In short, the compiler is allowed to reorder or transform the program as it likes, as long as the observable behavior on a C++ virtual machine does not change. The C++ standard has no concept of threads, and so this fictive VM only runs a single thread. And on such an imaginary machine, we don't have to worry about what other threads see. As long as the changes don't alter the outcome of the current thread, all code transformations are valid, including reordering memory accesses across sequence points.
understanding why volatile does not appear to be a requirement for the mutex protected Data is really part of this question
Volatile ensures one thing, and one thing only: reads from a volatile variable will be read from memory every time -- the compiler won't assume that the value can be cached in a register. And likewise, writes will be written through to memory. The compiler won't keep it around in a register "for a while, before writing it out to memory".
But that's all. When the write occurs, a write will be performed, and when the read occurs, a read will be performed. But it doesn't guarantee anything about when this read/write will take place.
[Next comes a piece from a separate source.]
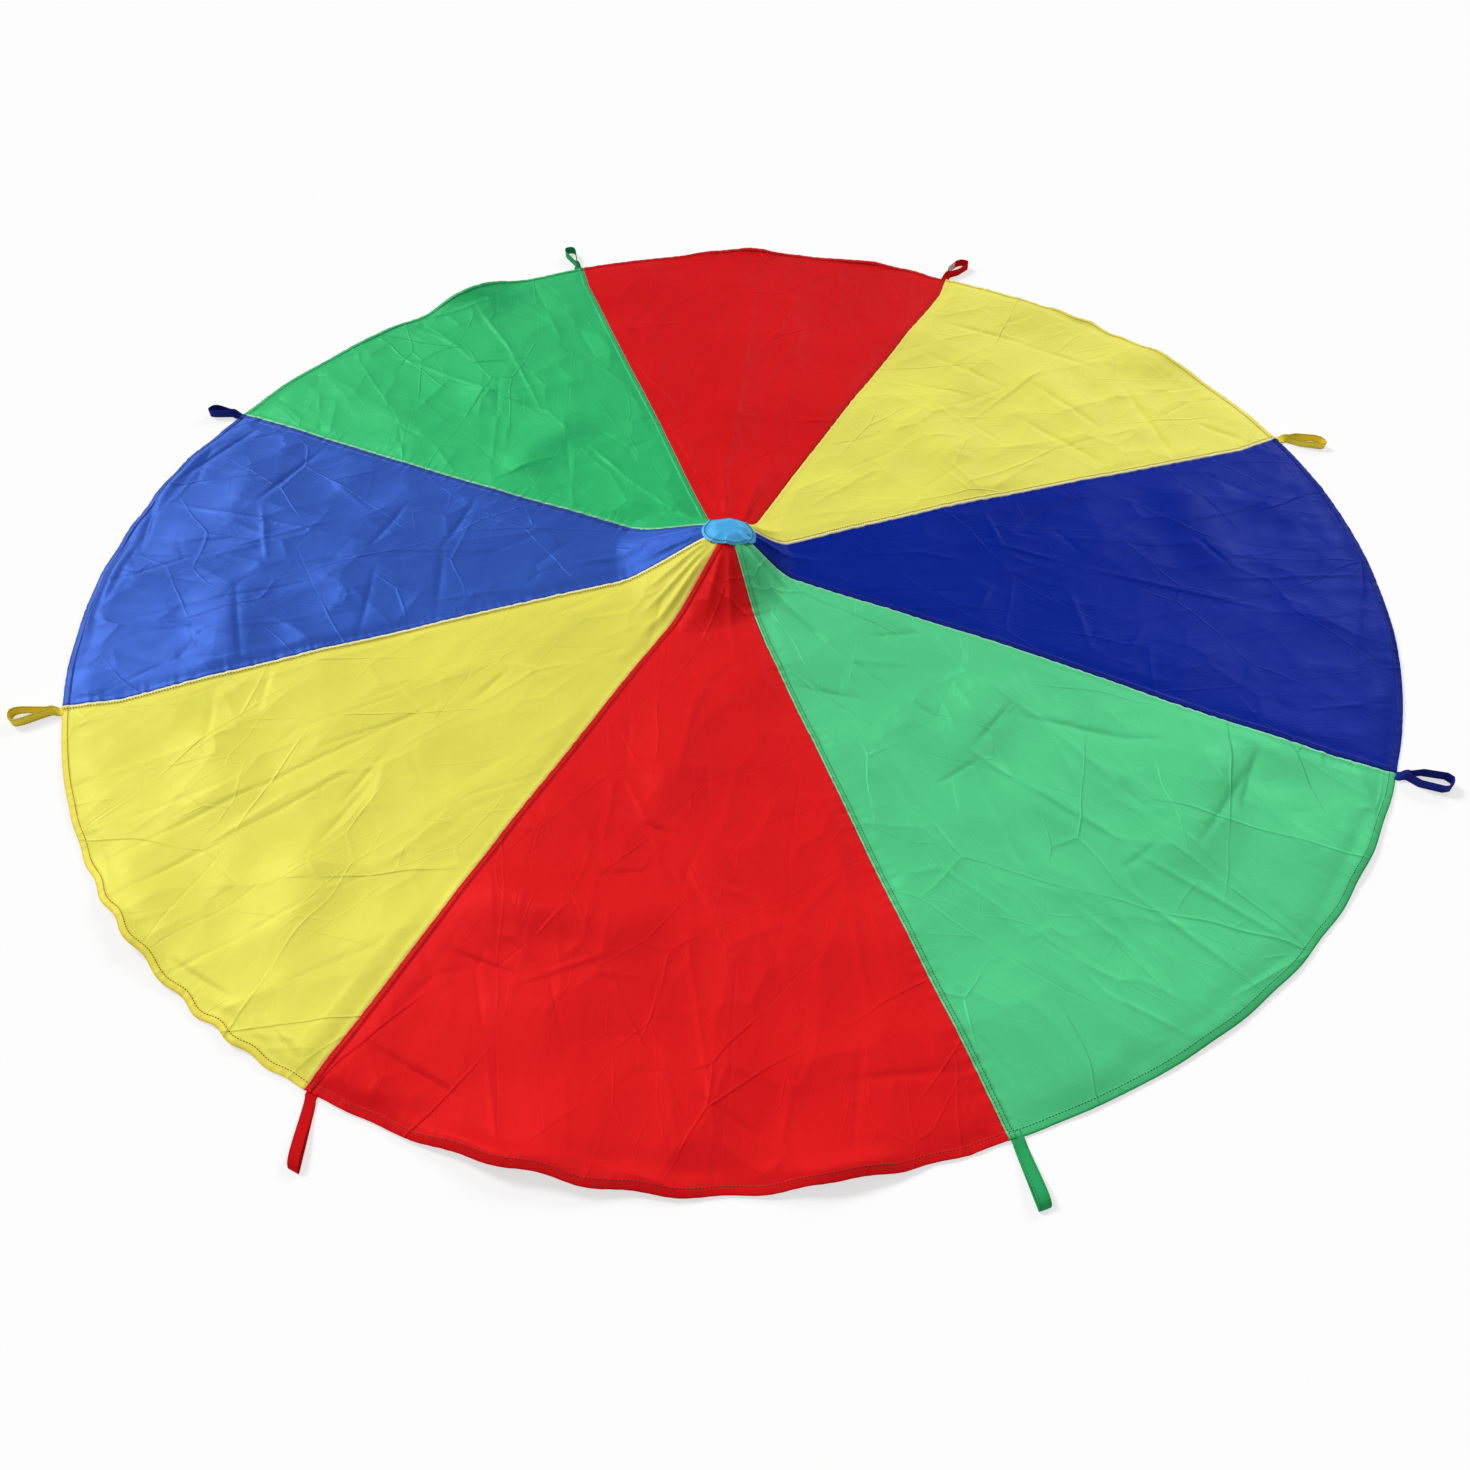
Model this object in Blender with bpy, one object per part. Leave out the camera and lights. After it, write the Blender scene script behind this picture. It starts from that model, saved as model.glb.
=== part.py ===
"""Play parachute lying open on a floor.

Eight wedge-shaped gores are seamed into a round canopy. A small cap is sewn over the place where
their points meet, a rolled hem runs round the rim, and one loop of folded strap hangs from the hem
beside each seam. Metres, +Z up. The origin is on the floor under the middle of the canopy, and
seam 1 runs out along +X. Seams, gores and loops are numbered anticlockwise from above.
"""

import math

import bmesh
import bpy
from mathutils import Matrix, Vector

# The canopy's cut and sewing
GORE_COUNT = 8
CANOPY_RADIUS = 1.0
SHEET = 0.001
FOLD_EXTRA = 0.0006
FOLD_STEP = 0.0004
HEM_WIDTH = 0.010
SEAM_FOLD_WIDTH = 0.008
SEAM_GAP = 0.0003
TIP_RADIUS = 0.020

# The cap over the gores' points
CAP_RADIUS = 0.040
CAP_SHEET = 0.001
CAP_SEAT_GAP = 0.0005

# The hand loops
STRAP_WIDTH = 0.015
STRAP_THICKNESS = 0.0008
STRAP_SLIT = 0.0004
STRAP_LEG = 0.084
HINGE_GAP = 0.0005
HINGE_LIFT = 0.0007
TWIST_START = 0.001
TWIST_LENGTH = 0.018

# The rounded root where a loop's two ends are sewn together, on its hinge line
NOSE_RADIUS = STRAP_THICKNESS + STRAP_SLIT / 2
HINGE_HEIGHT = SHEET + FOLD_EXTRA + HINGE_LIFT

# The blank tab sewn inside one loop
TAB_LOOP = 2
TAB_LENGTH = 0.032
TAB_WIDTH = 0.0125
TAB_SHEET = 0.0006
TAB_GAP = 0.0003
TAB_PLACE_SHARE = 0.30

# The stitching
THREAD_RADIUS = 0.00035
THREAD_GAP = 0.0003
SEAM_STITCH_INSET = 0.0055
HEM_STITCH_INSET = 0.008
CAP_STITCH_INSET = 0.004

# How the cloth lies: the hump in the middle, which leans a little, and the flats it rests on
HUB_RISE = 0.060
HUB_TOP_RADIUS = 0.028
HUB_FOOT_RADIUS = 0.130
HUB_LEAN_X = -0.0095
HUB_LEAN_Y = 0.0080
FLAT_CUT = 0.0005
HUB_FOOT_SHARES = (0.80, 0.82, 0.90, 1.25, 1.05, 1.45, 1.10, 0.88)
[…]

The compiler may, as it usually does, reorder operations as it sees fit (as long as it doesn't change the observable behavior in the current thread, the one that the imaginary C++ CPU knows about). So volatile doesn't really solve the problem. On the other hand, it offers a guarantee that we don't really need. We don't need every write to the variable to be written out immediately, we just want to ensure that they get written out before crossing this boundary. It's fine if they're cached until then - and likewise, once we've crossed the critical section boundary, subsequent writes can be cached again for all we care -- until we cross the boundary the next time. So volatile offers a too strong guarantee which we don't need, but doesn't offer the one we do need (that reads/writes won't get reordered)
So to implement critical sections, we need to rely on compiler magic. We have to tell it that "ok, forget about the C++ standard for a moment, I don't care what optimizations it would have allowed if you'd followed that strictly. You must NOT reorder any memory accesses across this boundary".
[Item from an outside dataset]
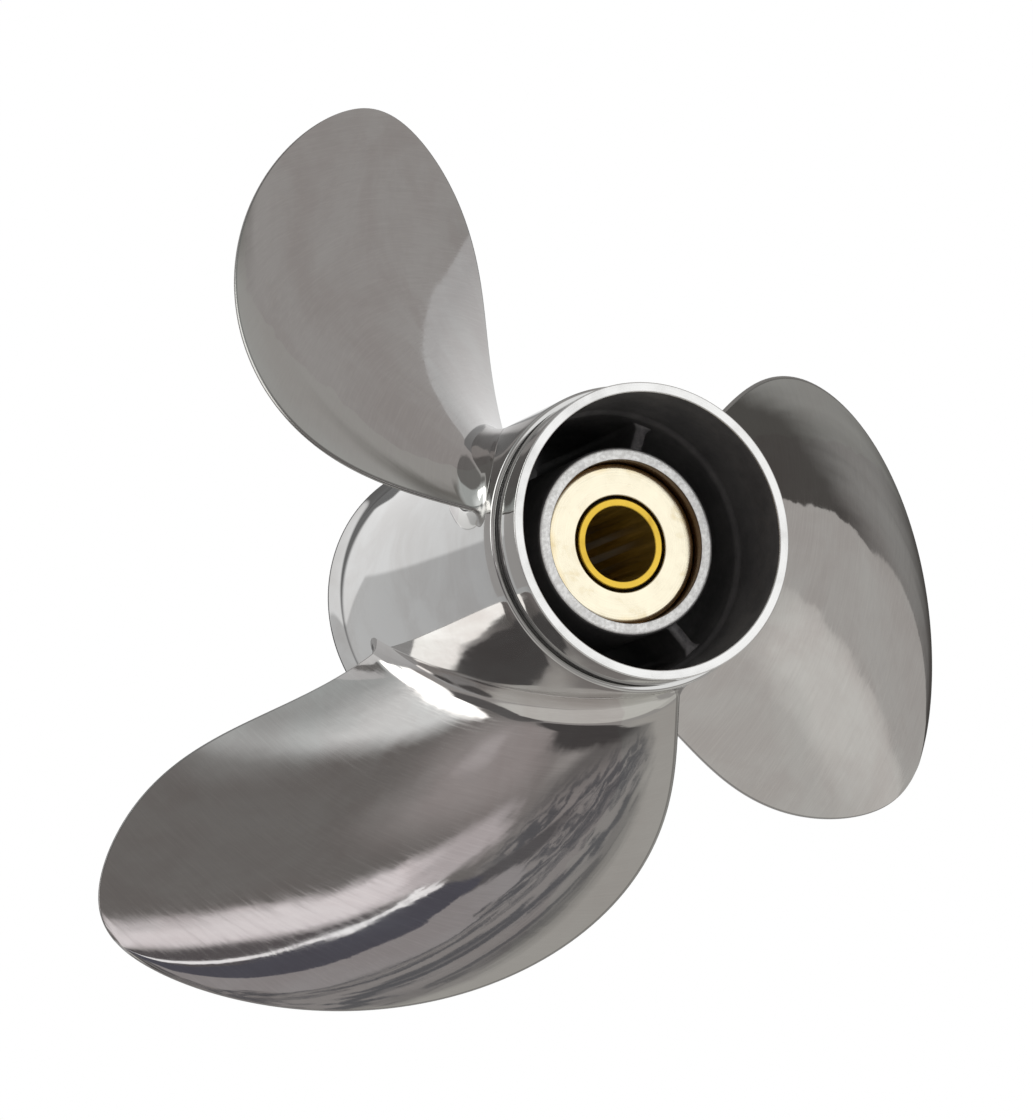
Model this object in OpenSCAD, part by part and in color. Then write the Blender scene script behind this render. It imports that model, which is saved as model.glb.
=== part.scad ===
// Three-blade stainless outboard propeller with a pressed-in rubber hub.
// +Z runs along the shaft towards the gearcase (forward), and z = 0 is the brass thrust face.
// The propeller stands on its flared aft end. Its blades are right-hand helices, and the
// root of blade_1 points along +Y.

/* [Propeller] */
// Diameter over the blade tips
prop_d = 384; // [370:1:400]
// Helix pitch where a blade meets the barrel
root_pitch = 465; // [430:5:500]
// Helix pitch at the blade tip
tip_pitch = 430; // [400:5:470]
// How much more pitch the middle of a blade has than a straight taper gives
mid_pitch_rise = 28; // [0:1:40]

/* [Blades] */
// How far aft of the root the tip lies, along the mid-chord line
rake = 77; // [60:0.5:80]
// How far the mid-chord line bows forward of a straight rake
rake_bow = 5; // [0:0.5:8]
// Angle by which the tip trails the root, seen from the front
skew = 25.6; // [15:0.2:35]
// Half the chord at the root, along the helix
root_half_chord = 69; // [60:1:74]
// Greatest thickness of a blade at the root
root_thick = 10; // [8:0.5:12]
// Thickness of a blade at the tip
tip_thick = 2.6; // [2:0.1:4]
// Radius of the rounded blade edges
edge_r = 0.8; // [0.6:0.1:1.2]
// Height of a blade's mean line over its chord
camber = 3.6; // [0:0.2:6]
// Radius of the fillet to the barrel at the blade edges
edge_fillet_r = 4.5; // [3:0.5:6]
// How much that radius has grown at mid-chord
fillet_swell = 4.5; // [0:0.5:6]

/* [Barrel] */
// Outer diameter of the barrel, the 4 1/4 inch gearcase class
barrel_d = 108; // [106:0.5:110]
// Diameter of the machined collar at the front
collar_d = 104; // [102:0.5:105]
// Bore of the front rim
rim_bore_d = 97; // [95:0.5:98]
// Exhaust bore of the barrel behind the rim
exhaust_bore_d = 94; // [92:0.5:95]
// Height of the front rim above the thrust face
rim_z = 27; // [25:0.5:29]
// Distance from the thrust face to the aft end
aft_len = 139; // [136:0.5:145]
// Outer diameter of the flared aft end
flare_d = 112; // [110:0.5:116]
// Length of the flared stretch
flare_len = 9; // [8:0.5:16]

/* [Inner hub] */
// Outer diameter of the inner hub
hub_d = 66.8; // [64:0.2:70]
// Bore that holds the thrust ring and the rubber bush
hub_bore_d = 57.7; // [56:0.1:59]
// Height of the inner hub's front face above the thrust face
hub_lip = 5; // [3:0.5:8]
// Distance from the thrust face to the inner hub's aft end
hub_len = 112; // [106:1:116]
// Thickness of the ribs between the inner hub and the barrel
rib_thick = 4.6; // [3.5:0.1:6]

/* [Drive sleeve and bush] */
// Bore of the sleeve's smooth front stretch
sleeve_bore_d = 26.5; // [26:0.1:27]
// Outer diameter of the sleeve
sleeve_d = 32.2; // [31:0.1:33]
// Inner diameter of the brass thrust ring
ring_bore_d = 34.3; // [34:0.1:36]
// Bevel round the thrust ring's front face
ring_bevel = 1.4; // [0.5:0.1:3]
// Tip diameter of the internal splines
spline_tip_d = 22.4; // [22:0.1:23]
// Number of internal splines
spline_count = 15; // [13:1:17]
// Radial running clearance around the rubber bush
bush_gap = 0.05; // [0.02:0.01:0.1]

/* [Hidden] */

steel = [0.66, 0.65, 0.64];
cast_steel = [0.80, 0.80, 0.79];
rib_paint = [0.16, 0.16, 0.16];
ring_brass = [0.93, 0.84, 0.62];
sleeve_brass = [0.86, 0.68, 0.25];
black_rubber = [0.10, 0.10, 0.10];

blade_step = 360 / 3;
blade_angle = 90;
rib_angle = 33.5;
round_fn = 200;

tip_r = prop_d / 2;
barrel_r = barrel_d / 2;
collar_r = collar_d / 2;
rim_bore_r = rim_bore_d / 2;
exhaust_r = exhaust_bore_d / 2;
flare_r = flare_d / 2;

// Barrel, front end: rim chamfer, relief groove behind the collar, rounded shoulder
rim_chamfer = 0.4;
groove_front = 14;
groove_back = 11.4;
groove_depth = 1;
shoulder_r = 1.2;
// Depths at which the rim bore starts and ends its step down to the exhaust bore
bore_step_front = -4;
bore_step_back = -6;
// Barrel, aft end: where the bore opens, its wall at the lip, the lip's own radius
bore_open = -110;
aft_wall = 3.6;
lip_r = 0.8;

// Inner hub: aft shoulder that stops the bush, and its taper
stop_len = 6;
stop_bore_r = 22;
hub_tail_len = 12;
hub_tail_drop = 3;
cast_round = 1.5;

// Thrust ring, bush and sleeve
ring_thick = 6;
ring_chamfer = 0.5;
end_gap = 0.5;
bush_front = -ring_thick - end_gap;
bush_back = -hub_len + stop_len + end_gap;
sleeve_back = -hub_len - 3;
smooth_len = 62;
spline_root_r = 12.9;
spline_space_w = 2.8;
sleeve_chamfer = 0.4;

// Ribs, with a widened foot at both ends
rib_front = -10;
rib_back = -98;
foot_w = 10;
foot_h = 1.6;

// --- Blade form: x runs from 0 at the root to 1 at the tip --------------------------------
root_r = barrel_r + 1;
root_z = -53;
span = tip_r - root_r;
// Growth of the half chord with x, x^2 and x^3
chord_growth = [55, 203, -212];
// Forward lead of the mid-chord line near the root, and its easing towards the tip
skew_lead = 1.4;
skew_ease = 8;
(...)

Critical sections are typically implemented via special compiler intrinsics (essentially special functions that are understood by the compiler), which 1) force the compiler to avoid reordering across that intrinsic, and 2) makes it emit the necessary instructions to get the CPU to respect the same boundary (because the CPU reorders instructions too, and without issuing a memory barrier instruction, we'd risk the CPU doing the same reordering that we just prevented the compiler from doing)